● **Problem details**:
Output the data that follows exactly, line for line.

● **Data provided**:
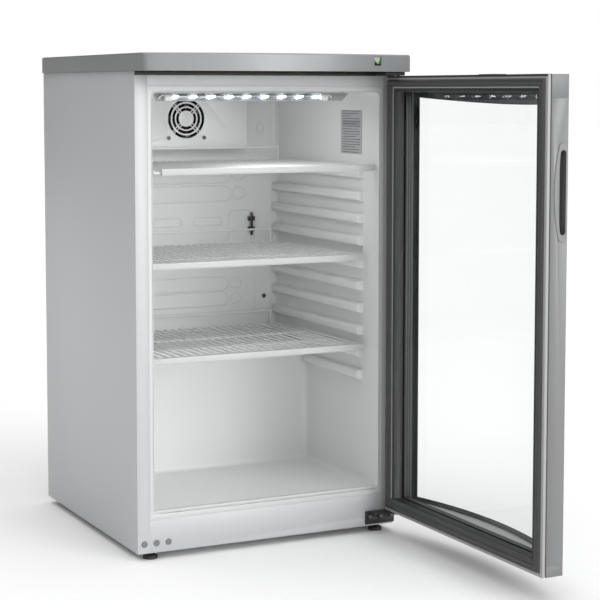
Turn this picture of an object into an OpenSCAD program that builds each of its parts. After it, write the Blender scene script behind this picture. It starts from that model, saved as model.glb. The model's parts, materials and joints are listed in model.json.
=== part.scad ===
// Under-counter display fridge with a bowed glass door, in millimetres.
// Every shape is first placed from the cabinet: x runs from its left side to its right, y from its
// front face towards the back, and z up from the floor. set_down() then moves the whole fridge so that
// the origin lies on the floor under the middle of its outline, with the door standing open.

/* [Cabinet] */
// Width of the cabinet over its side panels
cab_w = 485; // [440:1:600]
// Depth of the cabinet, from its front face to the rear edges of its sides
cab_d = 468; // [380:1:620]
// Height of the whole fridge, from the floor to the worktop
total_h = 840; // [700:1:1010]
// Height of the cabinet's underside above the floor
foot_gap = 12; // [9:1:30]
// Thickness of the sheet steel
sheet = 1; // [0.6:0.1:1.5]
// Thickness of the foam in the sides and the back
foam_t = 28; // [22:1:40]
// Thickness of the wall over the storage space
top_wall = 35; // [28:1:50]
// Height of the storage floor above the cabinet's underside
floor_wall = 66; // [58:1:90]
// Width of the folded front edge of each side panel
flange_w = 22; // [16:1:26]
// Height of the rail across the front, under the worktop
rail_h = 24; // [18:1:26]
// Height of the apron across the foot of the front
apron_h = 55; // [48:1:57]
// Depth of the recess behind the back panel that the condenser stands in
back_recess = 25; // [20:1:40]
// Depth of the bay that the compressor stands in
bay_d = 159; // [150:1:200]
// Height of the compressor bay
bay_h = 264; // [240:1:320]

/* [Liner] */
// Thickness of the plastic liner
liner_t = 1.5; // [1:0.1:3]
// Number of shelf ledges on each side wall
rib_n = 10; // [10:1:12]
// Height of one ledge
rib_h = 17; // [12:1:20]
// How far a ledge stands out of the wall
rib_out = 13; // [9:1:18]
// Distance of the ledges from the cabinet's front
rib_front = 57; // [50:1:70]
// Distance of the top ledge below the liner's ceiling
rib_drop = 135; // [125:1:160]

/* [Worktop] */
// Height of the worktop's rim
lid_t = 29; // [24:1:40]
// How far the worktop stands out over each side of the cabinet
lid_over = 4; // [2:1:8]
// How far the worktop's front corners stand out in front of the door's edges
lid_front = 5; // [3:1:12]
// Distance of the worktop's back edge from the rear edges of the sides
lid_short = 6; // [0:1:20]
// Radius of the worktop's front corners
lid_corner = 12; // [6:1:20]
// Thickness of the worktop's plastic skin
lid_skin = 2.5; // [2:0.1:4]

/* [Door] */
// How much narrower the door is than the cabinet
door_side = 2; // [0:0.5:8]
// Gap between the door's frame and the cabinet, which the gasket closes
seal_gap = 6.4; // [5:0.1:10]
// Thickness of the door at its two edges
door_t = 37.6; // [34:0.1:50]
// How far the door's front bows out between its edges
bow = 40; // [20:1:60]
// Clearance between the door and the worktop's rim
door_clear = 7; // [5:1:10]
// Height of the door's bottom edge above the cabinet's underside
door_lift = 30; // [28:1:45]
// Width of the door's stiles
stile_w = 22; // [20:1:30]
// Height of the door's top rail between the stiles
top_rail_h = 21; // [18:1:30]
// Height of the door's corner caps at the top
cap_h = 36; // [30:1:50]
// Height of the door's bottom rail
bottom_rail_h = 17; // [15:1:25]
// Thickness of each pane of glass
pane_t = 4; // [3:0.5:5]
// Width of the sealed space between the two flat panes
pane_gap = 12; // [8:1:14]
// Radius of the hinge pins
pin_r = 3; // [2.5:0.1:3.5]
// Distance of the hinge axis from the door's hinged edge
axis_in = 7; // [6:0.5:10]
// Distance of the hinge axis in front of the cabinet's face
axis_out = 23.4; // [22:0.1:30]
// Height of the handle's centre below the door's top edge
handle_drop = 177; // [120:1:300]
// Height of the handle's plate
handle_h = 150; // [120:1:200]

/* [Shelves] */
// Distance of the two lower shelves from the cabinet's front
shelf_front = 38; // [30:1:44]
// Distance of the top shelf from the cabinet's front
top_shelf_front = 6; // [4:1:12]
// Clearance between the top shelf's back wire and the fan's cover
shelf_back = 6.5; // [3:0.5:30]
// Height of a shelf's front trim
trim_h = 11; // [9:1:16]
// Radius of a shelf's thin wires
thin_r = 1.4; // [1:0.1:2]
// Radius of a shelf's stout wires
stout_r = 2.3; // [2:0.1:3]
// Distance between the thin wires
wire_pitch = 15; // [10:1:25]
// Height of the raised back wire above the shelf
stop_h = 26; // [20:1:30]

/* [Fan and lamp] */
// Width across the fan's square frame
fan_w = 80; // [60:1:92]
// Depth of the fan's frame
fan_d = 25; // [20:1:32]
// Width of the fan's cover
cover_w = 250; // [200:1:320]
// Height of the fan's cover
cover_h = 106; // [96:1:116]
// Depth of the fan's cover
cover_d = 52; // [40:1:60]
// Number of lights in the lamp
led_n = 9; // [5:1:15]
// Distance between the lights
led_pitch = 33; // [20:1:36]

/* [Hidden] */
$fn = 48;
over = 1;              // how far a cut runs past the face it opens

// Cabinet
cab_top = total_h - lid_t;
bay_y = cab_d - bay_d;
bay_top = foot_gap + bay_h;
back_y = cab_d - back_recess;
wall = sheet + foam_t + liner_t;
mid_x = cab_w / 2;
pan_t = 1.2;
pan_top = foot_gap + pan_t;
border_z0 = foot_gap + apron_h;
border_z1 = cab_top - rail_h;

// Storage space inside the liner
room_w = cab_w - 2 * wall;
room_z0 = foot_gap + floor_wall;
room_z1 = cab_top - top_wall;
room_d = back_y - wall;
low_d = bay_y - wall;
hump_z = bay_top + wall;
rib_z = room_z1 - rib_drop;
shelf_d = room_d - cover_d - top_shelf_front - shelf_back;   // from its trim to its raised back wire
last_shelf_rib = 8;
hump_clear = 14.5;     // from the hump in the liner up to the ledge of the lowest shelf
rib_pitch = (rib_z - hump_z - hump_clear) / last_shelf_rib;
rib_gap = 3;           // between the end of a ledge and the back wall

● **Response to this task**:
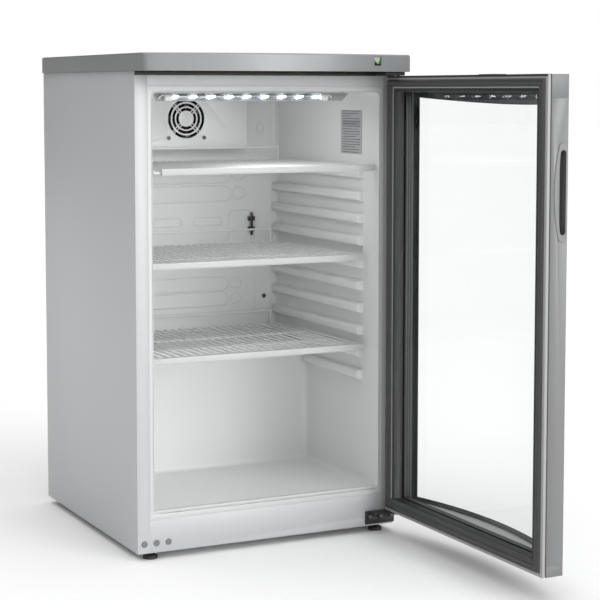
Turn this picture of an object into an OpenSCAD program that builds each of its parts. After it, write the Blender scene script behind this picture. It starts from that model, saved as model.glb. The model's parts, materials and joints are listed in model.json.
=== part.scad ===
// Under-counter display fridge with a bowed glass door, in millimetres.
// Every shape is first placed from the cabinet: x runs from its left side to its right, y from its
// front face towards the back, and z up from the floor. set_down() then moves the whole fridge so that
// the origin lies on the floor under the middle of its outline, with the door standing open.

/* [Cabinet] */
// Width of the cabinet over its side panels
cab_w = 485; // [440:1:600]
// Depth of the cabinet, from its front face to the rear edges of its sides
cab_d = 468; // [380:1:620]
// Height of the whole fridge, from the floor to the worktop
total_h = 840; // [700:1:1010]
// Height of the cabinet's underside above the floor
foot_gap = 12; // [9:1:30]
// Thickness of the sheet steel
sheet = 1; // [0.6:0.1:1.5]
// Thickness of the foam in the sides and the back
foam_t = 28; // [22:1:40]
// Thickness of the wall over the storage space
top_wall = 35; // [28:1:50]
// Height of the storage floor above the cabinet's underside
floor_wall = 66; // [58:1:90]
// Width of the folded front edge of each side panel
flange_w = 22; // [16:1:26]
// Height of the rail across the front, under the worktop
rail_h = 24; // [18:1:26]
// Height of the apron across the foot of the front
apron_h = 55; // [48:1:57]
// Depth of the recess behind the back panel that the condenser stands in
back_recess = 25; // [20:1:40]
// Depth of the bay that the compressor stands in
bay_d = 159; // [150:1:200]
// Height of the compressor bay
bay_h = 264; // [240:1:320]

/* [Liner] */
// Thickness of the plastic liner
liner_t = 1.5; // [1:0.1:3]
// Number of shelf ledges on each side wall
rib_n = 10; // [10:1:12]
// Height of one ledge
rib_h = 17; // [12:1:20]
// How far a ledge stands out of the wall
rib_out = 13; // [9:1:18]
// Distance of the ledges from the cabinet's front
rib_front = 57; // [50:1:70]
// Distance of the top ledge below the liner's ceiling
rib_drop = 135; // [125:1:160]

/* [Worktop] */
// Height of the worktop's rim
lid_t = 29; // [24:1:40]
// How far the worktop stands out over each side of the cabinet
lid_over = 4; // [2:1:8]
// How far the worktop's front corners stand out in front of the door's edges
lid_front = 5; // [3:1:12]
// Distance of the worktop's back edge from the rear edges of the sides
lid_short = 6; // [0:1:20]
// Radius of the worktop's front corners
lid_corner = 12; // [6:1:20]
// Thickness of the worktop's plastic skin
lid_skin = 2.5; // [2:0.1:4]

/* [Door] */
// How much narrower the door is than the cabinet
door_side = 2; // [0:0.5:8]
// Gap between the door's frame and the cabinet, which the gasket closes
seal_gap = 6.4; // [5:0.1:10]
// Thickness of the door at its two edges
door_t = 37.6; // [34:0.1:50]
// How far the door's front bows out between its edges
bow = 40; // [20:1:60]
// Clearance between the door and the worktop's rim
door_clear = 7; // [5:1:10]
// Height of the door's bottom edge above the cabinet's underside
door_lift = 30; // [28:1:45]
// Width of the door's stiles
stile_w = 22; // [20:1:30]
// Height of the door's top rail between the stiles
top_rail_h = 21; // [18:1:30]
// Height of the door's corner caps at the top
cap_h = 36; // [30:1:50]
// Height of the door's bottom rail
bottom_rail_h = 17; // [15:1:25]
// Thickness of each pane of glass
pane_t = 4; // [3:0.5:5]
// Width of the sealed space between the two flat panes
pane_gap = 12; // [8:1:14]
// Radius of the hinge pins
pin_r = 3; // [2.5:0.1:3.5]
// Distance of the hinge axis from the door's hinged edge
axis_in = 7; // [6:0.5:10]
// Distance of the hinge axis in front of the cabinet's face
axis_out = 23.4; // [22:0.1:30]
// Height of the handle's centre below the door's top edge
handle_drop = 177; // [120:1:300]
// Height of the handle's plate
handle_h = 150; // [120:1:200]

/* [Shelves] */
// Distance of the two lower shelves from the cabinet's front
shelf_front = 38; // [30:1:44]
// Distance of the top shelf from the cabinet's front
top_shelf_front = 6; // [4:1:12]
// Clearance between the top shelf's back wire and the fan's cover
shelf_back = 6.5; // [3:0.5:30]
// Height of a shelf's front trim
trim_h = 11; // [9:1:16]
// Radius of a shelf's thin wires
thin_r = 1.4; // [1:0.1:2]
// Radius of a shelf's stout wires
stout_r = 2.3; // [2:0.1:3]
// Distance between the thin wires
wire_pitch = 15; // [10:1:25]
// Height of the raised back wire above the shelf
stop_h = 26; // [20:1:30]

/* [Fan and lamp] */
// Width across the fan's square frame
fan_w = 80; // [60:1:92]
// Depth of the fan's frame
fan_d = 25; // [20:1:32]
// Width of the fan's cover
cover_w = 250; // [200:1:320]
// Height of the fan's cover
cover_h = 106; // [96:1:116]
// Depth of the fan's cover
cover_d = 52; // [40:1:60]
// Number of lights in the lamp
led_n = 9; // [5:1:15]
// Distance between the lights
led_pitch = 33; // [20:1:36]

/* [Hidden] */
$fn = 48;
over = 1;              // how far a cut runs past the face it opens

// Cabinet
cab_top = total_h - lid_t;
bay_y = cab_d - bay_d;
bay_top = foot_gap + bay_h;
back_y = cab_d - back_recess;
wall = sheet + foam_t + liner_t;
mid_x = cab_w / 2;
pan_t = 1.2;
pan_top = foot_gap + pan_t;
border_z0 = foot_gap + apron_h;
border_z1 = cab_top - rail_h;

// Storage space inside the liner
room_w = cab_w - 2 * wall;
room_z0 = foot_gap + floor_wall;
room_z1 = cab_top - top_wall;
room_d = back_y - wall;
low_d = bay_y - wall;
hump_z = bay_top + wall;
rib_z = room_z1 - rib_drop;
shelf_d = room_d - cover_d - top_shelf_front - shelf_back;   // from its trim to its raised back wire
last_shelf_rib = 8;
hump_clear = 14.5;     // from the hump in the liner up to the ledge of the lowest shelf
rib_pitch = (rib_z - hump_z - hump_clear) / last_shelf_rib;
rib_gap = 3;           // between the end of a ledge and the back wall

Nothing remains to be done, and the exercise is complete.